Prof Rokhmin mengungkapkan, Indonesia merupakan negara dengan ekosistem mangrove terluas di dunia mencapai 3,1 juta ha (22,6 persen luas mangrove dunia). Indonesia memiliki sekitar 202 jenis mangrove, salah satunya jenis langka Bruguiera hainesii.
Namun amat disayangkan, laju deforestasi hutan mangrove di Indonesia mencapai 52.000 ha/tahun. Pada 1980, total luas hutan mangrove Indonesia sekitar 9,36 juta ha.

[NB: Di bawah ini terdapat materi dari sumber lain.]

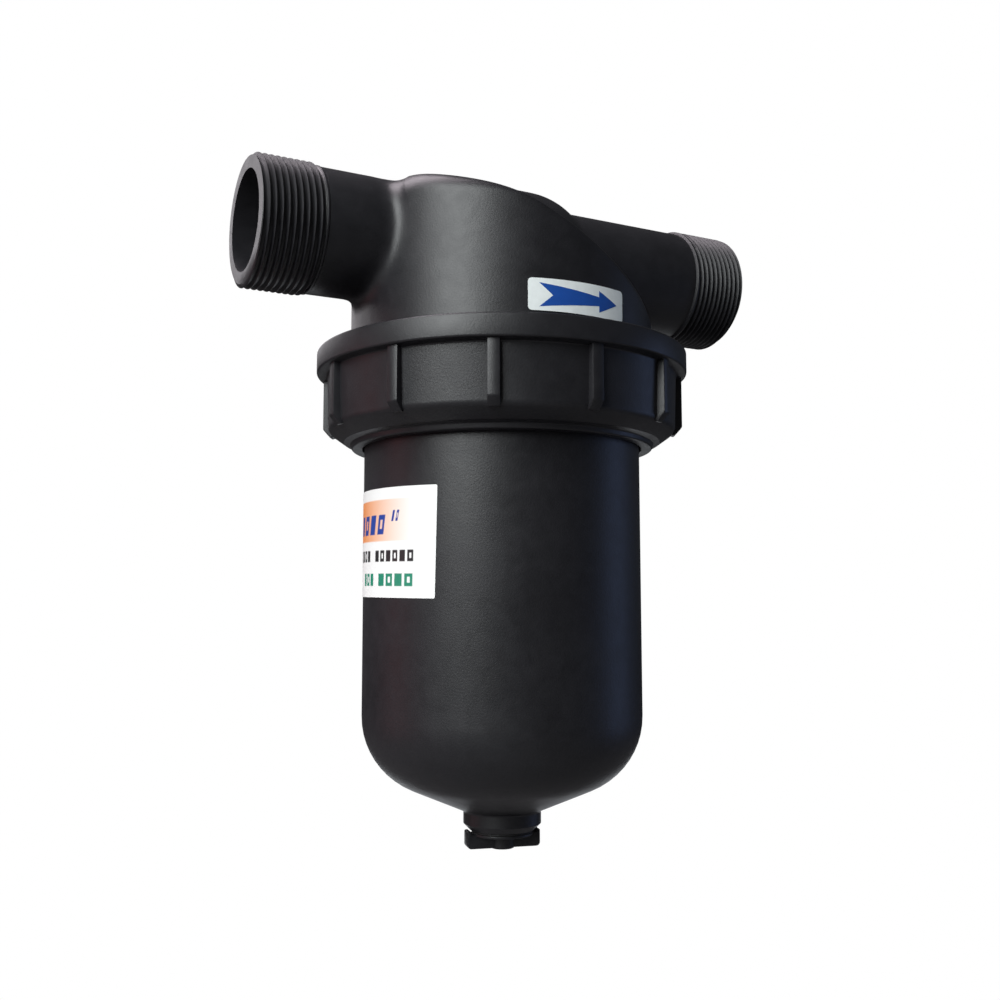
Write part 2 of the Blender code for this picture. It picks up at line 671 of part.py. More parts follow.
def make_drain():
    """Washer and three-armed drain cap, its plug up inside the bowl's boss."""
    washer_z = BOSS_FOOT_Z - GAP
    washer_r = BOSS_R - BOSS_CHAMFER
    turn(add_part("drain_washer", profile_mesh("drain_washer", [
        (DRAIN_BORE_R, 0.0),
        (washer_r, 0.0),
        (washer_r, -WASHER_THICKNESS),
        (DRAIN_BORE_R, -WASHER_THICKNESS),
    ]), RUBBER, 0.7, washer_z), INNER_STEPS)
    cap_z = washer_z - WASHER_THICKNESS - GAP
    hub_r = DRAIN_BORE_R + CAP_HUB_STEP
    cap = add_part("drain_cap", profile_mesh("drain_cap", [
        (0.0, PLUG_LENGTH),
        (PLUG_R - EDGE, PLUG_LENGTH),
        (PLUG_R, PLUG_LENGTH - EDGE),
        (PLUG_R, 0.0),
        (hub_r, 0.0),
        (hub_r, EDGE - CAP_HEIGHT),
        (hub_r - EDGE, -CAP_HEIGHT),
        (0.0, -CAP_HEIGHT),
    ], closed=False), BLACK, 0.42, cap_z)
    turn(cap, INNER_STEPS)
    arms = add_cutter("arms", blades("arms", [
        (hub_r / 2, -EDGE),
        (CAP_ARM_R - EDGE, -EDGE),
        (CAP_ARM_R, -EDGE * 2),
        (CAP_ARM_R, EDGE * 2 - CAP_HEIGHT),
        (CAP_ARM_R - EDGE, EDGE - CAP_HEIGHT),
        (hub_r / 2, EDGE - CAP_HEIGHT),
    ], CAP_ARM_WIDTH, CAP_ARMS, CAP_ARM_TURN), cap_z)
    boolean(cap, arms, "UNION")


make_head()
make_collar()
make_bowl()
seal_ring("bowl_seal", SEAL_R, SEAL_SECTION_R, HEAD_BOTTOM_Z - GAP - SEAL_SECTION_R, FINE)
make_cartridge_top()
make_core()
make_disc_stack()
make_plate_and_nut()
make_drain()
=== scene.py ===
"""Irrigation disc filter, 1 1/2 inch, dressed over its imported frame.

Metres, +Z up. The pipe runs along X, inlet at -X and outlet at +X, and the bowl hangs down Z.
"""
import math

import bmesh
import bpy
from mathutils import Matrix, Vector
from mathutils.bvhtree import BVHTree


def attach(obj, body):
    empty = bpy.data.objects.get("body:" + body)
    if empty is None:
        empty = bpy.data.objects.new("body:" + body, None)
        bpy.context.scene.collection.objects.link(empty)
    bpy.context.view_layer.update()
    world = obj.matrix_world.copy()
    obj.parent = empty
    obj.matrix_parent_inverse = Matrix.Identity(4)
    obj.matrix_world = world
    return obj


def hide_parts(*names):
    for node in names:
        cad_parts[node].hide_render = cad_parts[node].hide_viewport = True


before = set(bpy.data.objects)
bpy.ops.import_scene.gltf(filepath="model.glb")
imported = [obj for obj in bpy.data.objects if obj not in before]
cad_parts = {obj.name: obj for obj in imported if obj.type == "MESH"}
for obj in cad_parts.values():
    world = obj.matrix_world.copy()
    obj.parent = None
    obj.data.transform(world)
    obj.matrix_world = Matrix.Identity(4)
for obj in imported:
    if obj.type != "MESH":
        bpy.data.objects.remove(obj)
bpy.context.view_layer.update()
scene = bpy.context.scene
scene.view_settings.view_transform = "Standard"


# The studio. A dim room before a white backdrop, with the filter held in the air by its ports and
# lit by six large lamps. The camera stands a little under the collar, on the inlet's side.
CAMERA_PLACE = (-0.20023, -0.37904, -0.1374)
CAMERA_TILT, CAMERA_ROLL, CAMERA_TURN = 0.0986, 0.0012, -0.4843
CAMERA_LENS = 39.89
FLOOR_Z, FLOOR_SIZE = -0.50, 12.0
FADE_START, FADE_END = 0.40, 0.62
FLOOR_PALE, FLOOR_GREY = 0.9, 0.20
ROOM_COLOUR, ROOM_LIGHT = (0.94, 0.97, 1.0, 1), 0.06
BACKDROP_WHITE = (1, 1, 1, 1)
LIT_CENTRE = Vector((0, 0, -0.07))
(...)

Namun hingga 2019, luasan ini semakin menurun menjadi 3,31 juta ha (berkurang 65 persen).
“Indonesia mengalami kondisi mangrove paling kritis pada 2015, dimana luas lahan dengan kondisi rusak (52 persen) lebih besar dibanding kondisi baik (48 persen),” paparnya dalam rilis yang diterima Republika.co.id.

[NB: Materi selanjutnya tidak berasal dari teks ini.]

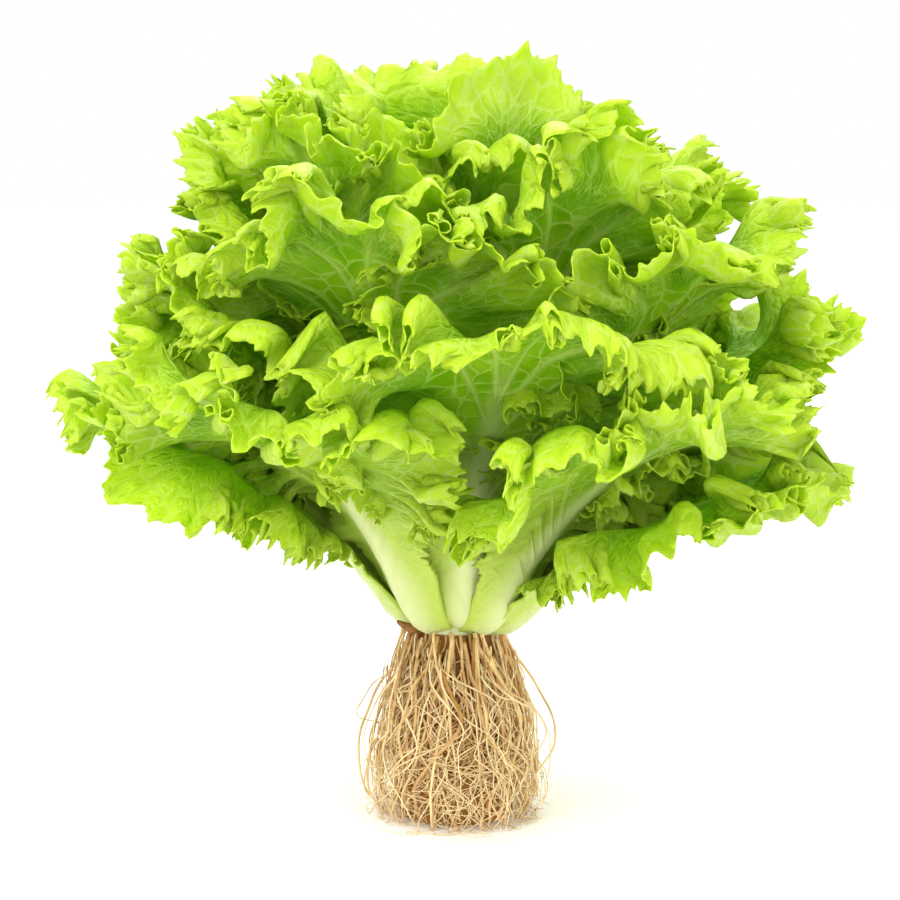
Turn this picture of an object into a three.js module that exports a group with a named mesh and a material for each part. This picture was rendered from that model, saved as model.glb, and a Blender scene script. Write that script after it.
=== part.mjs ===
// A head of loose, curly-leaved lettuce lifted whole, standing on its own mat of roots.
//
// Millimetres, +Z up. The origin is on the surface that the roots stand on, under the stem's axis.
// The front is -Y, and a leaf's azimuth is its turn from the front towards +X.
//
// The leaves climb the stem in a golden-angle spiral, the lowest and widest spread first and the
// upright heart leaves last. Each leaf lies in a bowl of its own around the stem, and each bowl
// stands a little steeper than the one before, so that no two leaves meet. A leaf's place in its
// bowl is given by its reach, the distance from the crown point where the bowls come together, and
// by its side angle, the turn round the stem from the leaf's own midrib.

import * as THREE from "three";

// Roots and stem.
const ROOT_HEIGHT = 72;
const ROOT_TOP_RADIUS = 21;
const ROOT_FOOT_RADIUS = 33;
const ROOT_STRANDS = 9; // thick strands that show as ridges round the root mat
const ROOT_RIDGE = 1.5;
const ROOT_FLARE = 0.8; // the power that the mat widens by downwards: under 1 is a bell, 1 a cone
const STEM_RADIUS = 15;
const STEM_HEIGHT = 30; // from the crown point to the stem's tip
const ROOT_COLLAR_RADIUS = 20; // the plate under the stem that the roots grow from
const ROOT_COLLAR_THICKNESS = 2.2;
const ROOT_COLLAR_CHAMFER = 1;
const CROWN_GAP = 0.2; // the crown point's height above the collar
const CLEARANCE = 0.3; // between pieces that touch

// The leaves' arrangement. The spiral has SPIRAL_PLACES, and the leaves of SHED_PLACES have gone, as
// the lowest leaves of a lifted head often have.
const SPIRAL_PLACES = 28;
const SHED_PLACES = [2];
const GOLDEN_ANGLE = 137.508;
const FIRST_AZIMUTH = 74.5;

// The lowest bowl's slope seen from the crown point, in degrees: it leaves the stem at a low angle,
// rises, and droops again towards its rim. The highest bowl is steep all the way.
const LOW_START = 4;
const LOW_RISE = 28;
const LOW_RISE_REACH = 25;
const LOW_DROOP = 9;
const HIGH_SLOPE = 86;
const HIGH_DROOP = 3;

// A leaf's length by its place in the spiral: the low leaves are the shortest, the tall ones stand
// behind the heart, and the heart leaves are a little shorter.
const LOW_LENGTH = 168;
const TALL_LENGTH = 211;
const HEART_LENGTH = 208;
const TALLEST_AT = 0.8;

// A leaf's half width: a broad clasping base and a fan-shaped blade with a rounded top. The base's
// clasp is how far round the stem it reaches to each side, in degrees.
const BASE_CLASP = 46;
const BLADE_HALF_WIDTH = 118;
const HEART_HALF_WIDTH = 84;
const TIP_HALF_WIDTH = 5;
const FAN_POWER = 1.4; // how late the blade spreads: higher is later
const ROUND_POWER = 6; // how square the blade's top is: higher is squarer
const WRAP_GAP = 2.75; // a leaf reaches half the golden angle to each side, less this, in degrees

// A leaf's thickness: the midrib is fleshy near the stem and thins out towards the tip. At the stem
// it is the angle that the base fills, in degrees seen from the crown point, so that bases nest.
const RIB_BASE_ANGLE = 9.2;
const RIB_THICKNESS = 4;
const RIB_THICKEST_REACH = 45;
const BLADE_THICKNESS = 1.1;

// The broad waves of the blade, which grow from the midrib to the margin.
const WAVE_HEIGHT = 3;
const WAVES = 6.4; // half waves between the stem and the tip
const WAVE_SLANT = 1.6; // half waves between the midrib and the margin
const WAVE_STEP = 2; // the waves' turn in radians from one leaf to the next
const WAVE_POWER = 1.5; // how late the waves grow along the leaf

// How finely the pieces are faceted.
const LEAF_ROWS = 10;
const LEAF_COLUMNS = 8;
const STEM_LEVELS = 8;
const STEM_SIDES = 28;
const ROOT_LEVELS = 8;
const ROOT_SIDES = 36;

const LEAF_GREEN = new THREE.Color("#a4d020");
const STEM_CREAM = new THREE.Color("#dfeab0");
const ROOT_TAN = new THREE.Color("#d3ab71");

const radians = THREE.MathUtils.degToRad;
const mix = THREE.MathUtils.lerp;
const crownHeight = ROOT_HEIGHT + CLEARANCE + ROOT_COLLAR_THICKNESS + CROWN_GAP;
const baseHalfWidth = STEM_RADIUS * radians(BASE_CLASP);
const ribBaseThickness = STEM_RADIUS * radians(RIB_BASE_ANGLE);
const mostWrap = radians(GOLDEN_ANGLE / 2 - WRAP_GAP);

// The slope, seen from the crown point, of the bowl at a height share of 0 (lowest) to 1 (highest).
function bowlSlope(share, reach) {
  const rise = LOW_RISE * (1 - Math.exp(-reach / LOW_RISE_REACH));
  const fall = Math.min(1, reach / TALL_LENGTH) ** 3;
  return radians(mix(LOW_START + rise - LOW_DROOP * fall, HIGH_SLOPE - HIGH_DROOP * fall, share));
}

// The reach at which a ray of this slope leaves the stem, whose upper part is half an ellipsoid.
function stemReach(slope) {
  return (
    (STEM_RADIUS * STEM_HEIGHT) /
    Math.hypot(STEM_HEIGHT * Math.cos(slope), STEM_RADIUS * Math.sin(slope))
  );
}

// Where a leaf starts: just clear of the stem, all through its thickness.
function leafStart(share) {
  const near = stemReach(bowlSlope(share, STEM_RADIUS));
  const innerFace = bowlSlope(share, near) + ribBaseThickness / near;
  return stemReach(innerFace) + CLEARANCE;
}

function leafLength(share) {
  if (share < TALLEST_AT) {
    return mix(LOW_LENGTH, TALL_LENGTH, Math.sin((share / TALLEST_AT) * (Math.PI / 2)));
  }
  const past = (share - TALLEST_AT) / (1 - TALLEST_AT);
  return mix(TALL_LENGTH, HEART_LENGTH, past ** 2);
}

function halfWidth(share, along) {
  const blade = mix(BLADE_HALF_WIDTH, HEART_HALF_WIDTH, share);
  const fan = along ** FAN_POWER * Math.sqrt(Math.max(0, 1 - along ** ROUND_POWER));
  return Math.max(TIP_HALF_WIDTH, baseHalfWidth * (1 - along) + blade * fan);
}

function ribThickness(reach, length) {
  if (reach < RIB_THICKEST_REACH) {
    return mix(ribBaseThickness, RIB_THICKNESS, reach / RIB_THICKEST_REACH);
  }
  const past = (reach - RIB_THICKEST_REACH) / (length - RIB_THICKEST_REACH);
  return mix(RIB_THICKNESS, BLADE_THICKNESS, past);
}

// A point of a leaf: along runs from 0 at the stem to 1 at the tip, across from -1 to 1 between the
// margins, and depth from -0.5 on the outer face to 0.5 on the inner one.
function leafPoint(leaf, along, across, depth) {
  const reach = mix(leaf.start, leaf.length, along);
  const slope = bowlSlope(leaf.share, reach);
  const radius = reach * Math.cos(slope);
  const wrap = Math.min(halfWidth(leaf.share, along) / radius, mostWrap);
  const side = across * wrap;

  const ribShare = (1 - across ** 2) ** 2;
  const thickness = mix(BLADE_THICKNESS, ribThickness(reach, leaf.length), ribShare);
  const ripple = Math.sin(Math.PI * (WAVES * along + WAVE_SLANT * across) + leaf.phase);
  const wave = WAVE_HEIGHT * across ** 2 * along ** WAVE_POWER * ripple;
  const tilt = slope + (wave + depth * thickness) / reach;

  const heading = leaf.azimuth + side;
  return new THREE.Vector3(
    reach * Math.cos(tilt) * Math.sin(heading),
    -reach * Math.cos(tilt) * Math.cos(heading),
    reach * Math.sin(tilt),
  );
}

// A closed slab between two faces of the same grid, given as functions of row and column.
function slabGeometry(rows, columns, innerFace, outerFace) {
  const corners = [];
  const triangles = [];
  const width = columns + 1;
  const faceSize = width * (rows + 1);
  for (const face of [innerFace, outerFace]) {
    for (let row = 0; row <= rows; row++) {
      for (let column = 0; column <= columns; column++) {
        corners.push(face(row, column));
      }
    }
  }
  const quad = (a, b, c, d) => triangles.push(a, c, b, a, d, c);
  const inner = (row, column) => row * width + column;
  const outer = (row, column) => faceSize + inner(row, column);
  for (let row = 0; row < rows; row++) {
    for (let column = 0; column < columns; column++) {
      const [r, c] = [row + 1, column + 1];
      quad(inner(row, column), inner(row, c), inner(r, c), inner(r, column));
      quad(outer(row, column), outer(r, column), outer(r, c), outer(row, c));
    }
  }
  for (let row = 0; row < rows; row++) {
    quad(inner(row, 0), inner(row + 1, 0), outer(row + 1, 0), outer(row, 0));
    quad(outer(row, columns), outer(row + 1, columns), inner(row + 1, columns), inner(row, columns));
  }
  for (let column = 0; column < columns; column++) {
    quad(outer(0, column), outer(0, column + 1), inner(0, column + 1), inner(0, column));
    quad(inner(rows, column), inner(rows, column + 1), outer(rows, column + 1), outer(rows, column));
  }
  return new THREE.BufferGeometry().setFromPoints(corners).setIndex(triangles);
}

function material(color) {
  return new THREE.MeshStandardMaterial({ color, roughness: 0.5, metalness: 0 });
}

function piece(name, geometry, color) {
  const mesh = new THREE.Mesh(geometry, material(color));
  mesh.name = name;
  return mesh;
}

function makeLeaf(place, number) {
  const share = place / (SPIRAL_PLACES - 1);
  const leaf = {
    share,
    azimuth: radians(FIRST_AZIMUTH + place * GOLDEN_ANGLE),
    length: leafLength(share),
    start: leafStart(share),
    phase: place * WAVE_STEP,
  };
  const face = (depth) => (row, column) =>
    leafPoint(leaf, row / LEAF_ROWS, (2 * column) / LEAF_COLUMNS - 1, depth);
  const geometry = slabGeometry(LEAF_ROWS, LEAF_COLUMNS, face(0.5), face(-0.5));
  return piece(`leaf_${String(number).padStart(2, "0")}`, geometry, LEAF_GREEN);
}

// The short stem that every leaf grows from, with the root collar under it.
function makeStem() {
  const collarTop = ROOT_COLLAR_THICKNESS;
  const profile = [
    new THREE.Vector2(0, 0),
    new THREE.Vector2(ROOT_COLLAR_RADIUS - ROOT_COLLAR_CHAMFER, 0),
    new THREE.Vector2(ROOT_COLLAR_RADIUS, ROOT_COLLAR_CHAMFER),
    new THREE.Vector2(STEM_RADIUS, collarTop),
  ];
  for (let level = 0; level < STEM_LEVELS; level++) {
    const turn = (level / STEM_LEVELS) * (Math.PI / 2);
    const height = collarTop + CROWN_GAP + STEM_HEIGHT * Math.sin(turn);
    profile.push(new THREE.Vector2(STEM_RADIUS * Math.cos(turn), height));
  }
  profile.push(new THREE.Vector2(0, collarTop + CROWN_GAP + STEM_HEIGHT));
  const geometry = new THREE.LatheGeometry(profile, STEM_SIDES);
  geometry.rotateX(Math.PI / 2);
  const stem = piece("stem", geometry, STEM_CREAM);
  stem.position.z = ROOT_HEIGHT + CLEARANCE;
  return stem;
}

// The root mat: a bell of matted roots with a flat foot and shallow ridges.
function makeRoots() {
  const profile = [new THREE.Vector2(0, 0)];
  for (let level = 0; level <= ROOT_LEVELS; level++) {
    const up = level / ROOT_LEVELS;
    const radius = mix(ROOT_TOP_RADIUS, ROOT_FOOT_RADIUS, (1 - up) ** ROOT_FLARE);
    profile.push(new THREE.Vector2(radius, up * ROOT_HEIGHT));
  }
  profile.push(new THREE.Vector2(0, ROOT_HEIGHT));
  const geometry = new THREE.LatheGeometry(profile, ROOT_SIDES);
  geometry.rotateX(Math.PI / 2);
  const places = geometry.getAttribute("position");
  for (let i = 0; i < places.count; i++) {
    const heading = Math.atan2(places.getY(i), places.getX(i));
    const radius = Math.hypot(places.getX(i), places.getY(i));
    const ridge = (ROOT_RIDGE * Math.cos(ROOT_STRANDS * heading)) / ROOT_FOOT_RADIUS;
    const scale = radius > 0 ? 1 + ridge : 1;
    places.setXY(i, places.getX(i) * scale, places.getY(i) * scale);
  }
  return piece("roots", geometry, ROOT_TAN);
}

const lettuce = new THREE.Group();
lettuce.add(makeRoots(), makeStem());

const foliage = new THREE.Group();
foliage.position.z = crownHeight;
for (let place = 0; place < SPIRAL_PLACES; place++) {
  if (!SHED_PLACES.includes(place)) foliage.add(makeLeaf(place, foliage.children.length + 1));
}
lettuce.add(foliage);

export default lettuce;
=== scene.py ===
# A head of loose, frilly-leaved lettuce that stands on its own mat of bare roots.
#
# Metres, +Z up, with the origin under the stem on the surface that the roots stand on.
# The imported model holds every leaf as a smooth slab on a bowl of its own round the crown, the point
# where the leaves come together. Each leaf is measured from the frame and made again here as a
# thin sheet on the same bowl, with a fleshy rib, a rolled and ruffled margin and fine teeth. The
# solid root mat is made again as a tangle of single roots.

import math

import bmesh
import bpy
import numpy as np
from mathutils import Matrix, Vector


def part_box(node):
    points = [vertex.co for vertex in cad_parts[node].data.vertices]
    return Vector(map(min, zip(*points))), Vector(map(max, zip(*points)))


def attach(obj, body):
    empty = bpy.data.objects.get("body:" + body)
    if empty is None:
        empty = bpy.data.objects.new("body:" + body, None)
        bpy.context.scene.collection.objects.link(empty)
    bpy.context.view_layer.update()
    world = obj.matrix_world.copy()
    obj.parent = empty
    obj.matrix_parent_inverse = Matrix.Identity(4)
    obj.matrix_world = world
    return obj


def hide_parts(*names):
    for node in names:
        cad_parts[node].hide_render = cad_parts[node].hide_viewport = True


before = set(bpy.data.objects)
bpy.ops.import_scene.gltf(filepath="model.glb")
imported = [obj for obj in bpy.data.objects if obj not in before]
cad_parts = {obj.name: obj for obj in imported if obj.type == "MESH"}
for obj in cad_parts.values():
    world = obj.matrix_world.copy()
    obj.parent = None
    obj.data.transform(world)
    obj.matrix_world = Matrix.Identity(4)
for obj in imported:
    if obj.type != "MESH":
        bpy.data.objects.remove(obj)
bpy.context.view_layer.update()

MM = 0.001
SEED = 7

# ---- Sizes ----

# The crown point, where the leaves come together, is this far under the tip of the stem.
STEM_HEIGHT = 30 * MM

# A leaf's outline on its bowl.
BASE_HALF_WIDTH = 11 * MM
ROUND_POWER = 5  # how blunt the end of the blade is
FULLNESS = 1.5  # the half width of the flat blade over its slab's
MORE_WRAP = 1.25  # how far a leaf may reach round the head, over its slab's reach
OUTLINE_POINTS = 400
# A low and a high leaf's length over its slab's, because its margin ruffles past that.
SHORTER = (0.94, 0.99)
# A slab counts as low below the first mean slope, as high above the second, and as a mix between.
LOW_TO_HIGH = (math.radians(35), math.radians(65))
# Low leaves hang by this angle at their tips, and their wings by the next.
HANG = math.radians(6)
WING_HANG = math.radians(22)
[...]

Sebagian besar kehilangan (deforestasi) mangrove terjadi di Provinsi Kalimantan Timur dan Kalimantan Selatan, yang sangat jelas terlihat di sepanjang pantai timur Kalimantan.
Menurut Prof Rokhmin, ada sejumlah akar masalah mangrove di Indonesia. Antara lain, kesadaran pemerintah dan masyarakat tentang fungsi dan peran mangrove rendah; ketiadaan matapencaharian alternatif; keserakahan (greed); terbatasnya IPTEKS untuk pengelolaan ekosistem mangrove yang mensejahterakan dan berkelanjutan (sustainable); serta market and institutional failures.

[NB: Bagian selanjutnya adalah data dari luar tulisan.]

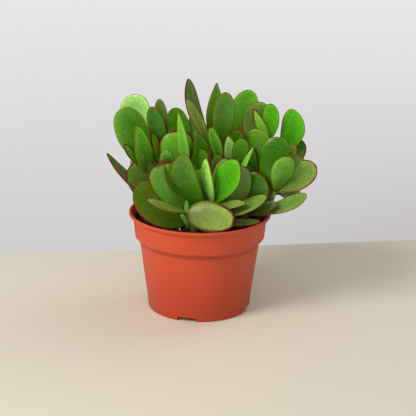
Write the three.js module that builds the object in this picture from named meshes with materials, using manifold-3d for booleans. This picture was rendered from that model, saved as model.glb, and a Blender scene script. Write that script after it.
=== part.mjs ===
// A potted jade plant: a tapered terracotta-coloured nursery pot with a collar and a
// rolled lip, filled with dark soil, from which sixteen fleshy-leaved shoots stand.
// Millimetres, +Z up, the pot's flat underside on z = 0 with the pot's axis as the Z axis.
import * as THREE from "three";
import { mergeVertices } from "three/addons/utils/BufferGeometryUtils.js";
import Module from "manifold-3d";

const wasm = await Module();
wasm.setup();

// Pot: heights above the underside and radii from the axis.
const POT_HEIGHT = 108;
const LIP_RADIUS = 77;
const LIP_DEPTH = 3;
const COLLAR_DEPTH = 27.3; // lip and collar together
const COLLAR_TOP_RADIUS = 72.6;
const COLLAR_FOOT_RADIUS = 70.4;
const BODY_TOP_RADIUS = 66;
const FOOT_RADIUS = 55.6;
const FOOT_ROUNDING = 1.5;
const WALL = 2;
const FLOOR_THICKNESS = 7; // deep enough for the drainage channels under it
const POT_SIDES = 48;

// Drainage: four channels run out under the floor, each with a hole up to the soil.
const CHANNEL_COUNT = 4;
const CHANNEL_WIDTH = 20;
const CHANNEL_HEIGHT = 4.5;
const CHANNEL_INNER_END = 30;
const CHANNEL_BEARING = -103; // degrees from +X: the front one lies a little left of -Y
const DRAIN_RADIUS = 6;
const DRAIN_PLACE = 42;
const DRAIN_SIDES = 16;

// Soil
const SOIL_LEVEL = 98;
const FIT_GAP = 0.35;
const HOLE_RADIUS = 5;
const HOLE_SIDES = 8;

// Shoots
const STEM_RADIUS = 4.2; // at the soil, tapering to TWIG_RADIUS at the top node
const TWIG_RADIUS = 2.6;
const ROOT_DEPTH = 12;
const STEM_SIDES = 6;
const STEM_STEPS = 2; // straight pieces between two nodes

// Leaf blade
const BLADE_SIDES = 6;
const BLADE_STATIONS = [0, 0.2, 0.42, 0.64, 0.84, 0.96]; // shares of the length
const NECK = 0.2; // width at the root against the widest
const CUP = 0.12; // rise of the margins over the midrib against the half width
const UPPER_SHARE = 0.38; // the upper face is flatter than the lower one
const BLADE_THICKNESS = 1.2; // with THICKENING times the width added
const THICKENING = 0.085;
const ROOT_THINNING = 0.25; // share of the thickness missing at the root
const TIP_THINNING = 0.75; // share missing at the tip, from TIP_STARTS on
const TIP_STARTS = 0.75;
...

Rokhmin menegaskan, masyarakat mempunyai peran penting dalam penegakan hukum dan rehabilitasi mangrove di Indonesia. Pertama, masyarakat (lokal, UMKM, dan Korporasi) harus dilibatkan dalam seluruh tahap pengelolaan ekosistem mangrove yang menyejahterakan dan berkelanjutan: (1) perencanaan, (2) implementasi, (3) Monev (monitoring & evaluation), dan (4) pengawasan & penegakan hukum (law enforcement), baik pada kebijakan dan program untuk mempertahankan luasan areal dan kualitas ekosistem mangrove yang kondisinya masih baik maupun ekosistem mangrove yang kondisinya sudah rusak .
Kedua, kata dia, peningkatan kesadaran masyarakat tentang fungsi, manfaat, dan peran strategis ekositem mangrove bagi pembangunan ekonomi berkelanjutan dan kehidupan manusia. Ketiga, penyediaan matapencaharian alternatif yang lebih mensejahterakan dan sustainable bagi masyarakat yang selama ini mencari nafkah dengan cara merusak mangrove. “Keempat, sanksi dan penindakan hukum yang berat, tegas, dan berwibawa bagi kelompok mampu (korporasi) yang merusak mangrove,” ujarnya.